begin

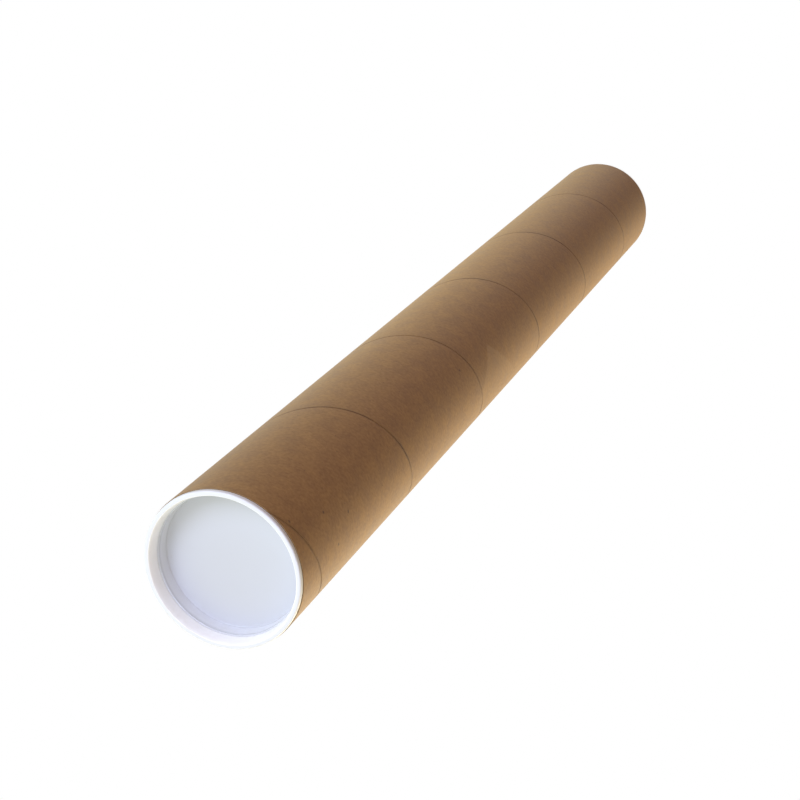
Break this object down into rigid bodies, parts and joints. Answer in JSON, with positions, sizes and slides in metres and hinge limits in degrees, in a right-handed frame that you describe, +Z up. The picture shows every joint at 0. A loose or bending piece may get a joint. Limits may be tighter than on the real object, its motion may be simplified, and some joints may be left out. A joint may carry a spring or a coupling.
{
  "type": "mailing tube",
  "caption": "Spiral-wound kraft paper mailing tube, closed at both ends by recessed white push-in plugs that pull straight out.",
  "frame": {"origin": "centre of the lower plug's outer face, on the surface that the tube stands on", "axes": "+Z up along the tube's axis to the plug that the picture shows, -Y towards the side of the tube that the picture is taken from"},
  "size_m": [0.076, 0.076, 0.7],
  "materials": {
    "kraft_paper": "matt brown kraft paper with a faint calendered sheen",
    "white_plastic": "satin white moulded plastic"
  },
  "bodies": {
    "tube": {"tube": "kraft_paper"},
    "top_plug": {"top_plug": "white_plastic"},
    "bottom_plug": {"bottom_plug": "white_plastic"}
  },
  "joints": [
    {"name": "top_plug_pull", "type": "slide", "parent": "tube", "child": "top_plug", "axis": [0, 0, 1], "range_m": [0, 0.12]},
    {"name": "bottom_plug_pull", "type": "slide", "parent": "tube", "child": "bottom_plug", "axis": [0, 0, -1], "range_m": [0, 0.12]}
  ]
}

end
begin

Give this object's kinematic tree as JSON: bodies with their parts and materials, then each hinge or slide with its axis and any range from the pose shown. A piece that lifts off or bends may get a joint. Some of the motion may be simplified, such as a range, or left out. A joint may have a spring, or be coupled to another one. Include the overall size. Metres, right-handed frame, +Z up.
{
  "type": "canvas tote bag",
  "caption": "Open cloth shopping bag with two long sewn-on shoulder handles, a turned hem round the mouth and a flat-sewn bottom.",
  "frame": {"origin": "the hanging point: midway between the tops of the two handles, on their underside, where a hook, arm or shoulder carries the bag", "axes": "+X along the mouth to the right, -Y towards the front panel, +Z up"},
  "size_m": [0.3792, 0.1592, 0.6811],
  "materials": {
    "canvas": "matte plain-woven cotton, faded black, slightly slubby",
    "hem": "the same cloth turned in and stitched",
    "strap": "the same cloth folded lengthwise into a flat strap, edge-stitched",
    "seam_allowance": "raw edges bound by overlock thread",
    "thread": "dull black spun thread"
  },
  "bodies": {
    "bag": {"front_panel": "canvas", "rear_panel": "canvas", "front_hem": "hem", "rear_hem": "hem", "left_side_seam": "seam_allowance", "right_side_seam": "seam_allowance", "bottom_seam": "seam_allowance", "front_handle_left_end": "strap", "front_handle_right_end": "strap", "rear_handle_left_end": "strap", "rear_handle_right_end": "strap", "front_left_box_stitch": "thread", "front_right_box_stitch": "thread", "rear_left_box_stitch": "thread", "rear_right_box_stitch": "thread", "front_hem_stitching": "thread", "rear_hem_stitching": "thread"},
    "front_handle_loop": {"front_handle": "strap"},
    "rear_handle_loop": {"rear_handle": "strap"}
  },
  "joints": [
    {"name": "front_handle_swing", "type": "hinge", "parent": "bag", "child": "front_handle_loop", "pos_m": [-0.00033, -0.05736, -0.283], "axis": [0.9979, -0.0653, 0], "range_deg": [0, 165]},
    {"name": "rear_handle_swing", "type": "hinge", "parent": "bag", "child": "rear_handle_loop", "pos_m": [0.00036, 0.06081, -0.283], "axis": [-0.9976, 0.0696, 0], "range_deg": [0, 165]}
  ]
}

end
begin

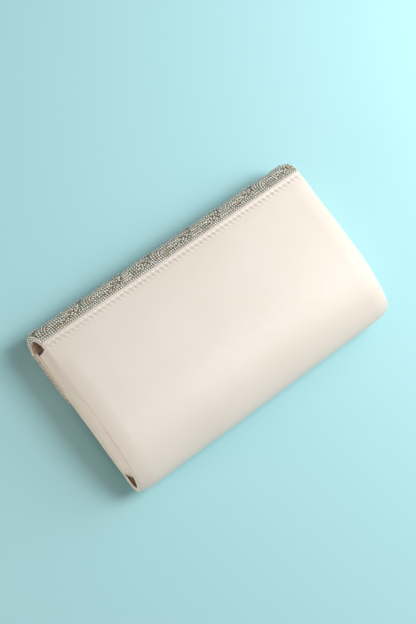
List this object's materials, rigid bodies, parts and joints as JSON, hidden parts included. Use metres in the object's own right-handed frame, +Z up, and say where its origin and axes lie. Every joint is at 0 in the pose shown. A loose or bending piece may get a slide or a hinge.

end

* **WHAT NEEDS TO BE DONE**: Return every line holding the word "into" from the records.

* **ANSWER**:
Break this object down into rigid bodies, parts and joints. Answer in JSON, with positions, sizes and slides in metres and hinge limits in degrees, in a right-handed frame that you describe, +Z up. The picture shows every joint at 0. A loose or bending piece may get a joint. Limits may be tighter than on the real object, its motion may be simplified, and some joints may be left out. A joint may carry a spring or a coupling.
    "strap": "the same cloth folded lengthwise into a flat strap, edge-stitched",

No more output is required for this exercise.